Synergistic role of electron-trapped oxygen vacancy and exposed TiO2 [0 0 1] facets toward electrochemical p-nitrophenol reduction: Characterization, performance and mechanism

Abstract Despite the fact that electron-trapped oxygen vacancy and [0 0 1] facets fundamentally affect the reactivity of TiO2, their synergistic role in the electrochemical activity of TiO2 toward p-nitrophenol (p-NP) reduction is still unknown. In this study, defective and [0 0 1] facets engineered TiO2 cathode, i.e. Ti/TiO2−x-0 0 1, was prepared for p-NP reduction. In comparison to defective Ti/TiO2 cathode with [1 0 1] facets (Ti/TiO2−x-1 0 1), the combination of the electron-trapped oxygen vacancy and [0 0 1] facets exhibited a synergistic effect to improve the electrochemical reduction efficiency of TiO2. Density functional theory calculations verified that the introduction of [0 0 1] facets and electron-trapped oxygen vacancy on TiO2 was beneficial to facilitate electron transfer and improve the indirect reduction efficiency for p-NP electrochemical reduction. Moreover, the electron-trapped oxygen vacancy extent of Ti/TiO2−x-0 0 1 was modulated by adjusting reduction temperature (250–650 °C).
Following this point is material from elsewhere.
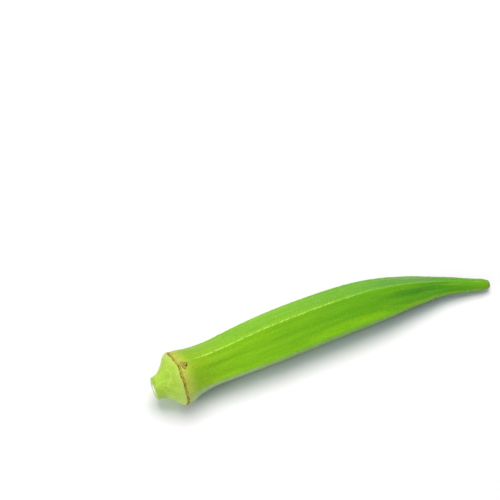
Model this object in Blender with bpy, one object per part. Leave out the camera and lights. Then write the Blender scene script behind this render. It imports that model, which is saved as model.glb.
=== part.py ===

The maximum electron-trapped oxygen vacancy amount of Ti/TiO2−x-0 0 1 was attained at the reduction temperature of 350 °C, which resulted in the highest p-NP reduction efficiency of 99.3%, accompanying the p-AP selectivity of 89.5%. In this case, the abundant active and adsorption sites were provided on the surface of Ti/TiO2−x-0 0 1 prepared at 350 °C, in which p-NP adsorption coefficient and electrochemical surface area increased to 1.01 L mg−1 and 25 cm2, respectively. Generally, this work provides a paradigm for the design of efficient non-metallic catalyst for nitroaromatic chemicals reduction.